- [AIM OF THE TASK]:
Copy all lines in which the word "this" can be found.

+-------+

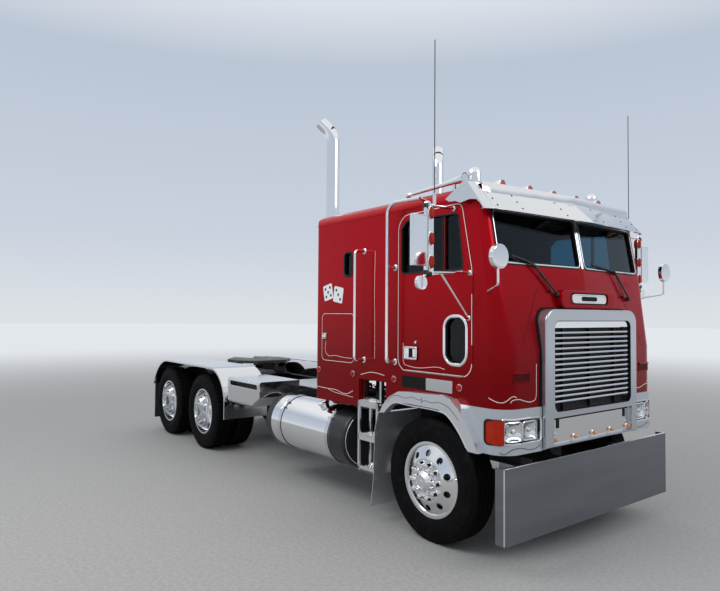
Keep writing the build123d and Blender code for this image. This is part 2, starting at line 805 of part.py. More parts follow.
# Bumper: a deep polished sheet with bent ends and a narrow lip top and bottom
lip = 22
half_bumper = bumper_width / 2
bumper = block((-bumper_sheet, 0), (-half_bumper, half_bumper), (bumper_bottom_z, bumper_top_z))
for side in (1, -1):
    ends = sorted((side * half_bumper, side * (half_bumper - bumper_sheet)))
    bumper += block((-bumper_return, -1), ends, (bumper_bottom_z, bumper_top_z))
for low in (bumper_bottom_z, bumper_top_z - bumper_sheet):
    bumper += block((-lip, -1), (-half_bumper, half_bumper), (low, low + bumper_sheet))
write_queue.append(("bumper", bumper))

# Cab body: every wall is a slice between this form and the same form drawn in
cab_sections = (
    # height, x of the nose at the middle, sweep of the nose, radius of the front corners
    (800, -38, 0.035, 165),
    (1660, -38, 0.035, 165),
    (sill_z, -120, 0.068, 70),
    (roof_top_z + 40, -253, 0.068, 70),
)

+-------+

- [EXERCISE OUTPUT]:
Keep writing the build123d and Blender code for this image. This is part 2, starting at line 805 of part.py. More parts follow.
# Cab body: every wall is a slice between this form and the same form drawn in